On the track, however, Wohlhuter is a study in tenacity and aggression, his strength and speed as evident as his sharp, if occasional, wit. (At the UCLA pool Saturday morning, which was ringed by the pretty girls who seem to be the primary fauna of the Westwood campus, Wohlhuter said, "If you transferred here from Notre Dame, you'd need a psychiatrist.") North Carolina Central's Coach Leroy Walker says, "Rick has got himself together so well he thinks he owns his race. And maybe he does." In competition he occasionally overcomes the reluctance felt by most runners—Filbert Bayi excepted—and sets the pace from the gun, but he prefers to stay behind through the early stages of a race, if the leaders out in front are going fast enough. "I feel I can run a strong race from 400 to 600 yards," he says, "but my real strength comes on in the last 200."
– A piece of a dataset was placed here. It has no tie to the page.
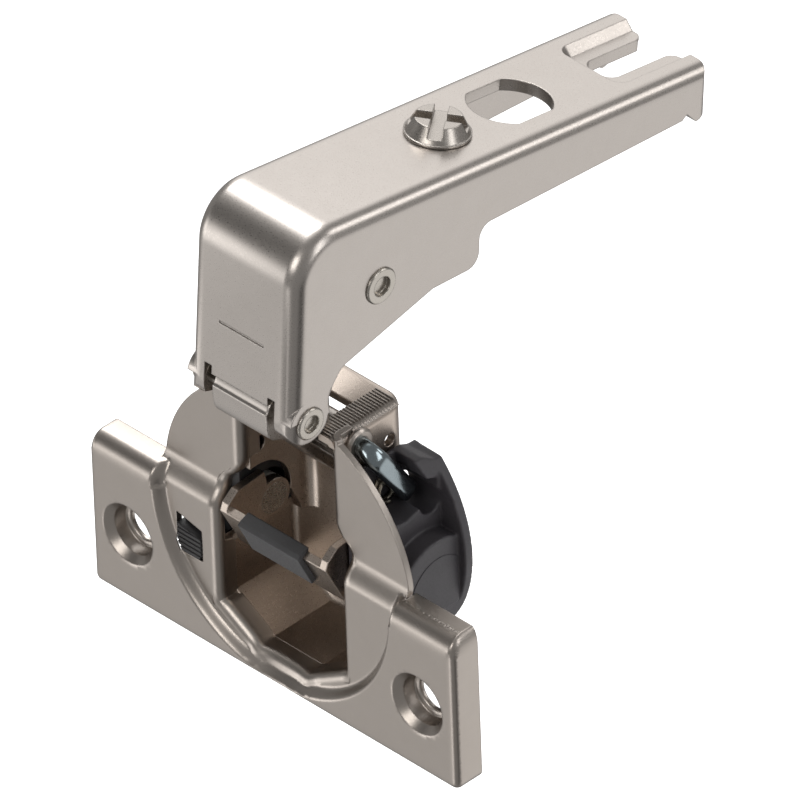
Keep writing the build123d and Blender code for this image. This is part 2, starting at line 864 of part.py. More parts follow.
with BuildPart() as cover:
    with BuildSketch(Plane.YZ.offset(drum_end - 0.6)):
        with Locations((drum_y, drum_z)):
            Circle(cover_r)
    extrude(amount=0.6)
    with BuildSketch(front(-1)):
        Circle(house_r - 0.05)
    extrude(amount=-30, mode=Mode.INTERSECT)
save(cover, "damper_cover")

# Damper rotor: a sleeve on the shaft with three vanes, in the chamber
with BuildPart() as rotor:
    with BuildSketch(Plane.YZ.offset(10.4)):
        with Locations((s_y, s_z)):
            Circle(2.1)
            with PolarLocations(1.0, 3):
                Rectangle(2.9, 0.7)
        with Locations((s_y, s_z)):
            Circle(2.52, mode=Mode.INTERSECT)
            Circle(shaft_r, mode=Mode.SUBTRACT)
    extrude(amount=3.2)
save(rotor, "damper_rotor")

# Seal ring that closes the chamber round the shaft
with BuildPart() as seal:
    with BuildSketch(Plane.YZ.offset(8.5)):
        with Locations((s_y, s_z)):
            Circle(chamber_r)
            Circle(shaft_r + run_fit, mode=Mode.SUBTRACT)
    extrude(amount=1.6)
save(seal, "damper_seal")

# Left housing, the mirrored form without a drum
with BuildPart() as house_left:
    with BuildSketch(Plane.YZ.offset(-house_face)):
        with BuildLine():
            Polyline(
                (house_front, -14.0),
                (house_front, 10.2),
                (6.2, 12.0),
                (12.0, 12.0),
                (house_back, 9.5),
                (house_back, -9.0),
                (12.0, -14.0),
                close=True,
            )
        make_face()
        fillet(vertices().filter_by(lambda v: v.X > 10), 1.5)
    extrude(amount=house_face - house_in)
    with BuildSketch(Plane.YZ.offset(-drum_end + 0.8)):
        with Locations((drum_y, drum_z)):
            Circle(drum_r)
        with Locations((house_front - 6, 0), (house_back + 6, 0)):
            Rectangle(12, 60, mode=Mode.SUBTRACT)
    extrude(amount=drum_end - 0.8 - house_in)
    with BuildSketch(front(-1)):
        Circle(house_r)
    extrude(amount=-30, mode=Mode.INTERSECT)
    add(tub_room.part.mirror(Plane.YZ), mode=Mode.SUBTRACT)
    with BuildSketch(Plane.YZ.offset(-house_in + 0.5)):
        with Locations((s_y, s_z)):
            Circle(3.2)
    extrude(amount=-4.8, mode=Mode.SUBTRACT)
    with BuildSketch(Plane.YZ.offset(-house_in + 0.5)):
        with Locations((s_y, s_z)):
            Circle(shaft_r + run_fit)
    extrude(amount=-6.4, mode=Mode.SUBTRACT)
    # room for the switch's stem
    with BuildSketch(front(0)):
        with Locations(((slot_left + slot_right) / 2, (slot_top + slot_bottom) / 2 + 0.6)):
            Rectangle(3.4, 7.4)
    extrude(amount=-(house_front + 2.6), mode=Mode.SUBTRACT)
save(house_left, "spring_housing")

# Bush that carries the shaft in the left housing's pocket
with BuildPart() as bush:
    with BuildSketch(Plane.YZ.offset(-house_in - 1.0)):
        with Locations((s_y, s_z)):
            Circle(2.4)
            Circle(shaft_r + run_fit, mode=Mode.SUBTRACT)
    extrude(amount=0.9)
save(bush, "shaft_bush")

# Lever return spring, a coil round the shaft in the left housing
with BuildPart() as return_spring:
    with BuildLine() as coil_line:
        Helix(pitch=1.0, height=2.0, radius=2.3, center=(-12.2, s_y, s_z), direction=(1, 0, 0))
    with BuildSketch(Plane(origin=coil_line.line @ 0, z_dir=coil_line.line % 0)):
        RegularPolygon(0.3, 8)
    sweep()
save(return_spring, "lever_return_spring")

# Closing spring: a coil on the cup pin's lower leg at each side of the inner link
with BuildPart() as spring_coil:
    with BuildLine() as coil_line:
        Helix(pitch=0.75, height=1.45, radius=1.46, center=(-6.2, q2_y, q2_z), direction=(1, 0, 0))
    with BuildSketch(Plane(origin=coil_line.line @ 0, z_dir=coil_line.line % 0)):
        RegularPolygon(0.34, 8)
    sweep()

with BuildPart() as closing_spring:
    add(spring_coil.part)
    add(Pos(10.95, 0, 0) * spring_coil.part)
save(closing_spring, "closing_spring")

# Buffer coil in the right housing's opening
with BuildPart() as buffer_spring:
    with BuildLine() as coil_line:
        Helix(pitch=0.95, height=2.9, radius=1.5, center=(9.0, coil_y, coil_z), direction=(1, 0, 0))
    with BuildSketch(Plane(origin=coil_line.line @ 0, z_dir=coil_line.line % 0)):
        RegularPolygon(0.4, 8)
    sweep()
save(buffer_spring, "buffer_spring")

# Deactivation switch
switch_play = 1.3
with BuildPart() as switch:
    with BuildSketch(front(recess_depth - 0.15)):
        with BuildLine():
            Polyline(
                (slot_left + 0.12, slot_top - switch_play - 0.5),
                (slot_right - 0.12, slot_top - switch_play - 1.3),
                (slot_right - 0.12, slot_bottom + 0.12),
                (slot_left + 0.75, slot_bottom + 0.12),
                (slot_left + 0.12, slot_bottom + 1.3),
                close=True,
            )
        make_face()
        fillet(vertices().filter_by(lambda v: v.Y < slot_bottom + 0.2), 0.7)
    extrude(amount=-1.7)
    with BuildSketch(front(recess_depth + cup_sheet + 0.05)):
        with Locations(((slot_left + slot_right) / 2, (slot_top + slot_bottom) / 2 - 0.6)):
            Rectangle(3.2, 5.4)
    extrude(amount=-1.5)
    for k in range(5):
        with Locations(((slot_left + slot_right) / 2, recess_depth - 0.15, slot_bottom + 0.7 + 0.6 * k)):
            Box(5, 0.3, 0.25, mode=Mode.SUBTRACT)
save(switch, "deactivation_switch")

# Detent spring behind the switch
with BuildPart() as detent:
    with Locations(((slot_left + slot_right) / 2, house_front + 0.5, -6.2)):
        Box(2.4, 0.25, 4.4)
save(detent, "switch_detent")
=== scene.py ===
import math

import bmesh
import bpy
from mathutils import Matrix, Vector
from mathutils.geometry import delaunay_2d_cdt


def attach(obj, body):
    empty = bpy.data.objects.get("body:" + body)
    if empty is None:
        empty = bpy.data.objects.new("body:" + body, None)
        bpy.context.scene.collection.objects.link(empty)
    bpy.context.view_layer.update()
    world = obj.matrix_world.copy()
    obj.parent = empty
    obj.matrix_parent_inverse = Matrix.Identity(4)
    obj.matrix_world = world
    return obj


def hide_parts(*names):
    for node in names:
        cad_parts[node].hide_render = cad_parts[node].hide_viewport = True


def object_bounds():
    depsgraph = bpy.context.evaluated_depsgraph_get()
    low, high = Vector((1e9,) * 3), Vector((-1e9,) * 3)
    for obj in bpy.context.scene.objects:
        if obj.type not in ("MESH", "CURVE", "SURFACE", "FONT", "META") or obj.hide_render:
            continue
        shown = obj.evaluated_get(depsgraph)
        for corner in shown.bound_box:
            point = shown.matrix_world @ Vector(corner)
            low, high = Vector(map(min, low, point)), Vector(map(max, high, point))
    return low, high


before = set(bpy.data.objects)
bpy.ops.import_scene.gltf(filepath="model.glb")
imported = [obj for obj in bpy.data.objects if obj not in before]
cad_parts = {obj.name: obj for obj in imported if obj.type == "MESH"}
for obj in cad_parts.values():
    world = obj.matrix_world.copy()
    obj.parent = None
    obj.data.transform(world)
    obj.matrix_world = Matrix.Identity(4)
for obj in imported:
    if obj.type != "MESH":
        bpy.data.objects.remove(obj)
cad_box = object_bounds()

MM = 0.001

# Camera, fitted to the photograph: an almost parallel view
TOWARD = Vector((0.5774, -0.5527, 0.6011)).normalized()
RIGHT = Vector((0.7071, 0.7065, -0.0296)).normalized()
UP = TOWARD.cross(RIGHT).normalized()
PIXELS_PER_MM = 9.155
IMAGE_PIXELS = 800
CENTRE_RIGHT_MM = 14.32
CENTRE_UP_MM = 16.41
CAMERA_DISTANCE = 2.5
SENSOR_MM = 36.0

# Floor below the part, and the radius at which edges are rounded in the shading, in metres
FLOOR_DROP = 0.030
EDGE_ROUND = 0.00022
EDGE_SAMPLES = 6

# Materials: sizes of the noise patterns, heights of the grain in metres, and the part of a
# noise's range that is used
NOISE_RANGE = (0.3, 0.7)
MOTTLE_SCALE = 380.0
SPECK_SCALE = 7000.0
SPECK_SHARE = 0.55
METAL_RELIEF = 0.00001
PATCH_SCALE = 260.0
ROUGH_SPREAD = 0.06
PLASTIC_RELIEF = 0.00003


def new_material(name, base, metallic, roughness):
    material = bpy.data.materials.new(name)
    material.use_nodes = True
    nodes = material.node_tree.nodes
    shader = nodes["Principled BSDF"]
    shader.inputs["Base Color"].default_value = (*base, 1.0)
    shader.inputs["Metallic"].default_value = metallic
    shader.inputs["Roughness"].default_value = roughness
    return material, shader


def object_coordinates(material):
    node = material.node_tree.nodes.new("ShaderNodeTexCoord")
    return node.outputs["Object"]


def noise(material, vector, scale, detail=3.0, roughness=0.6):
    node = material.node_tree.nodes.new("ShaderNodeTexNoise")
    node.inputs["Scale"].default_value = scale
    node.inputs["Detail"].default_value = detail
    node.inputs["Roughness"].default_value = roughness
    material.node_tree.links.new(vector, node.inputs["Vector"])
    return node.outputs["Fac"]


def ramp(material, factor, low, high):
    node = material.node_tree.nodes.new("ShaderNodeMapRange")
    node.inputs["From Min"].default_value = NOISE_RANGE[0]
    node.inputs["From Max"].default_value = NOISE_RANGE[1]
    node.inputs["To Min"].default_value = low
    node.inputs["To Max"].default_value = high
    material.node_tree.links.new(factor, node.inputs["Value"])
    return node.outputs["Result"]


def tint(material, factor, dark, light):
    node = material.node_tree.nodes.new("ShaderNodeMix")
    node.data_type = "RGBA"
    node.inputs[6].default_value = (*dark, 1.0)
    node.inputs[7].default_value = (*light, 1.0)
    material.node_tree.links.new(factor, node.inputs[0])
    return node.outputs[2]


def bump(material, shader, height, strength, distance):
    node = material.node_tree.nodes.new("ShaderNodeBump")
    node.inputs["Strength"].default_value = strength
    node.inputs["Distance"].default_value = distance
    material.node_tree.links.new(height, node.inputs["Height"])
    material.node_tree.links.new(node.outputs["Normal"], shader.inputs["Normal"])
    return node


def soft_edges(material, relief):
    node = material.node_tree.nodes.new("ShaderNodeBevel")
    node.samples = EDGE_SAMPLES
    node.inputs["Radius"].default_value = EDGE_ROUND
    material.node_tree.links.new(node.outputs["Normal"], relief.inputs["Normal"])


def plated_metal(name, dark, light, rough_low, rough_high, grain):
    material, shader = new_material(name, light, 1.0, rough_high)
    links = material.node_tree.links
    place = object_coordinates(material)
    mottle = noise(material, place, MOTTLE_SCALE, 4.0, 0.65)
    speck = noise(material, place, SPECK_SCALE, 2.0, 0.5)
    mixed = material.node_tree.nodes.new("ShaderNodeMath")
    mixed.operation = "MULTIPLY_ADD"
    mixed.inputs[1].default_value = SPECK_SHARE
    links.new(speck, mixed.inputs[0])
    rest = material.node_tree.nodes.new("ShaderNodeMath")
    rest.operation = "MULTIPLY"
    rest.inputs[1].default_value = 1 - SPECK_SHARE
    links.new(mottle, rest.inputs[0])
    links.new(rest.outputs[0], mixed.inputs[2])
    colour = tint(material, ramp(material, mixed.outputs[0], 0.0, 1.0), dark, light)
    links.new(colour, shader.inputs["Base Color"])
    links.new(ramp(material, speck, rough_low, rough_high), shader.inputs["Roughness"])
    relief = bump(material, shader, speck, grain, METAL_RELIEF)
    soft_edges(material, relief)
    return material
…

In the AAU meet Wohlhuter demonstrated his style in a trial heat of the 800, moving into second place at 600 meters and then turning on a kick that was both formidable and relaxed to win in a brisk 1:46.6. "His feet hardly touched the ground," marveled one spectator. The 800 final figured to be a showdown between Wohlhuter and John Walker of New Zealand, who had paused in California on his way to Europe. Walker had finished an impressive second to Bayi in the 1,500 meters at the Commonwealth Games last February, but in his trial heat he finished third in 1:49.2, and his stride seemed labored and heavy.

In Saturday's final, Wohlhuter got an assist from Ray Geter of Prairie View A&M, who led the field through the first 400 meters in 51.3 seconds. Wohlhuter hung on Geter's elbow until they came out of the third turn into the backstretch. Then Wohlhuter moved to the fore and kicked through the finish to win by 10 meters. His 1:43.9 equaled the second-fastest time ever run in the event. Walker, heavy stride notwithstanding, was a good second in 1:45.3.
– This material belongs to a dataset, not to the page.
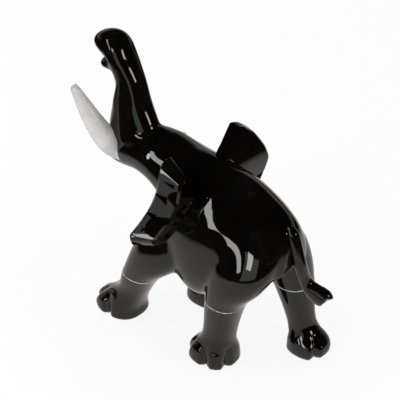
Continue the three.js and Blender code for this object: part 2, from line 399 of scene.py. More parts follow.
@dataclass(frozen=True)
class Leg:
    """One leg: where it stands, and how far forward its knee and top are."""

    end: str
    side: Side
    sole: float
    knee: float
    top: float
    foot: float
    toes: tuple = ()
    sizes: LegSizes = field(default_factory=LegSizes)

    @property
    def name(self) -> str:
        """The leg's name, such as front_left."""
        return f"{self.end}_{self.side.word}"

    @property
    def seam(self) -> float:
        """Height of the glued seam."""
        return self.sizes.front_seam if self.end == "front" else self.sizes.rear_seam

    @property
    def left(self) -> float:
        """Distance of the leg to the left of the middle plane."""
        return self.side.value * self.sizes.track / 2

    def form(self) -> Form:
        """The whole leg's form, from inside the torso to the sole.

        Returns:
            The form.
        """
        s = self.sizes
        ankle = s.foot_height * 1.4
        ankle_forward = self.sole + (self.knee - self.sole) * ankle / self.seam
        wide = s.ankle_width
        high = self.top * 0.85 + self.knee * 0.15
        foot_wide = s.foot_width * self.foot
        foot_long = s.foot_length * self.foot
        return Form([
            Station(self.top, self.left * 0.5, self.seam + 32, wide * 1.1, wide * 1.5, 2.2),
            Station(high, self.left * 0.74, self.seam + 20, wide * 1.45, wide * 2, 2.2),
            Station((self.top + self.knee) / 2, self.left * 0.92, self.seam + 10,
                    wide * 1.38, wide * 1.75, 2.3),
            Station(self.knee, self.left, self.seam, wide * 1.15, wide * 1.2, 2.3),
            Station(ankle_forward, self.left, ankle, wide * self.foot, wide * self.foot, 2.3),
            Station(self.sole, self.left, s.foot_height * 0.55, foot_wide * 0.96, foot_long * 0.96, 2.4),
            Station(self.sole, self.left, 0, foot_wide, foot_long, 2.4),
        ], DOWN)

    def grid(self, low: float, high: Optional[float], rings: int, sides: int,
             grow: float = 0) -> np.ndarray:
        """Works out the points of the stretch of the leg between two heights.

        Args:
            low: Height of its lower end; below the ground, the sole is stretched down to it.
            high: Height of its upper end, or None for its top.
            rings: Number of sections.
            sides: Number of points round it.
            grow: How far outside the skin the points lie.

        Returns:
            The points, as rings by sides by 3.
        """
        form = self.form()
        samples = np.linspace(0, 1, SAMPLES)
        heights = form.through(form.middles, samples)[:, 2]
        top = heights.max() if high is None else high
        levels = np.linspace(top, max(low, 0), rings)
        shares = np.interp(-levels, -heights, samples)
        grid_shares, angles = np.meshgrid(shares, np.arange(sides) / sides * math.tau, indexing="ij")
        grid = form.skin(grid_shares, angles, grow)
        if low < 0:
            grid[-1, :, 2] = low
        return grid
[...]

"Getting a world record is secondary to winning," Wohlhuter said afterward. "There's too much pressure to go for a record every time. I wasn't dramatically worried about anyone in the field today. I felt all I had to do was get out and get going. I'll get the record eventually." Track nuts, who subtract .7 seconds from world-class half-mile times to get an equivalent time for the slightly shorter 800 meters (about 875 yards), say that Wohlhuter has already run the 800 faster than anyone else; during his world-record 1:44.1 half mile he passed the 800-meter point in an unofficial 1:43.4, well under Marcello Fiasconaro's world-record 1:43.7.

Wohlhuter's next chance to set a new mark may come a week from now in the U.S.-U.S.S.R. dual meet at Durham, N.C., where he expects to run against Russia's Yevgeniy Arzhanov, the silver medalist in the 800 at Munich. Wohlhuter was beaten by Arzhanov in Minsk last summer in a slow, tactical race. "It's going to be different this time," the American says. "I feel I have a score to settle. I'd like to be past the finish line, turned around, waving him across."

Later in the summer, Wohlhuter expects to compete in Europe in both the 800 and 1,500. Whether his schedule and Bayi's will coincide is not certain, but he says, "I can't wait to meet Bayi. I'd certainly like to run a fast race with him. In the 1,500 I might not beat him, but I'll give him a go."

PHOTO

Wohlhuter wins the 800 in near-record time.